Does Age Make A Difference?


Dear Brian,
I have been seeing a young man now for over a year. I am 51. He is 22. I have taken him on trips, I spend a lot of time with him, and we have great sex together. On one trip I told him how I really felt about him and he seemed to back away from me for awhile and refused to see me for a month. Now we are seeing each other again and the relationship seems to be better now than before. I am afraid to use the L word anymore because I am afraid I will lose him again. I have spent several thousand dollars on him and tried every way I know to show how much I really care for him. He does have a drug problem and has been in jail and, of course, I have always come to the rescue. He’s back there now. He still has his young friends. That does not bother me at all. He also informed me that I am the only sex partner he has had in a long time. He seems to think that I am just too old for him as a boyfriend/mate. I have told him on several occasions that age should not matter. It’s what in the heart that counts. He keeps his gay lifestyle as much a secret as possible, as I do also.
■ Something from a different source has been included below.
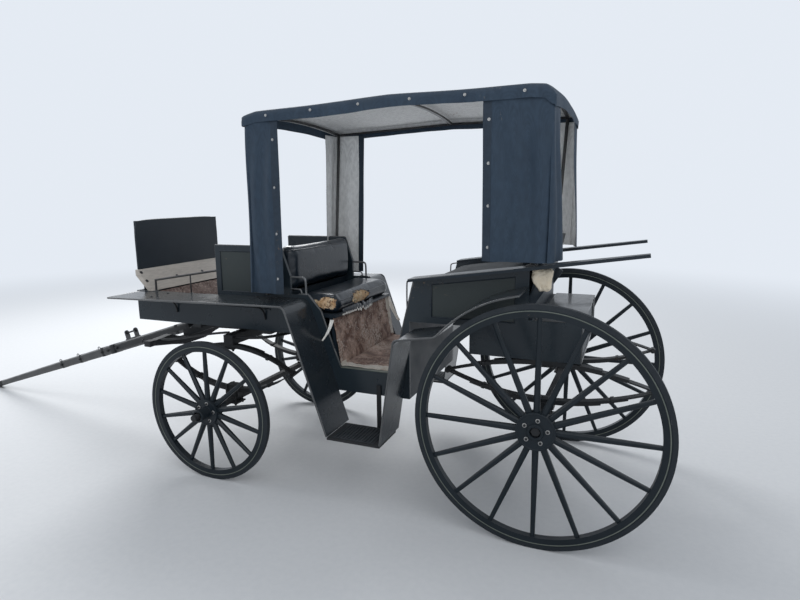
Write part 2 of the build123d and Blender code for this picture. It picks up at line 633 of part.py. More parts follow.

I feel deep in my heart that we really belong together and I could help him make a new life for himself if only he will give me the chance. He still lives with his mother and she has no idea about him or me. What else can I do to convince him of how I feel and that we need to try to start a new life somewhere else on our own? I have told him to that if he finds a younger man he wanted. I would be willing to let him try but don't think he could find anyone else that cares for him as much as I do. I have offered to move him to the place he loves most when he gets free this time. He is thinking it over right now and I hope he makes the right decision. So am I too old for him or is he too young for me?
- lonely210


Dear lonely210,
Age shouldn’t make a difference when the partners love each other. When they don’t, or when the love is one-sided, age can make a difference, more often than not to the younger member who usually has more options and can find a lover with less effort. I think you really must face the possibility, even probability, that though you love him, he doesn’t love you and may be taking advantage of your feelings for him. A 22 year-old who lives with his mother, has a drug problem, and has been to jail, is going to find it very hard to resist a man who spends thousands of dollars on him, takes him traveling, comes to his rescue, and is even offering to set him up in his own apartment. Whether you know it or not, you do appear to be his sugar daddy, and he’s with you only to satisfy his sweet tooth. If he told you that you’re too old to be his boyfriend/mate, give him credit for being honest with you. Now, you have to be honest with yourself. You may love him, but it doesn’t sound as though he loves you. Is a one-sided relationship worth your time and emotional investment? I would suggest you answer that question before you spend another dime on him.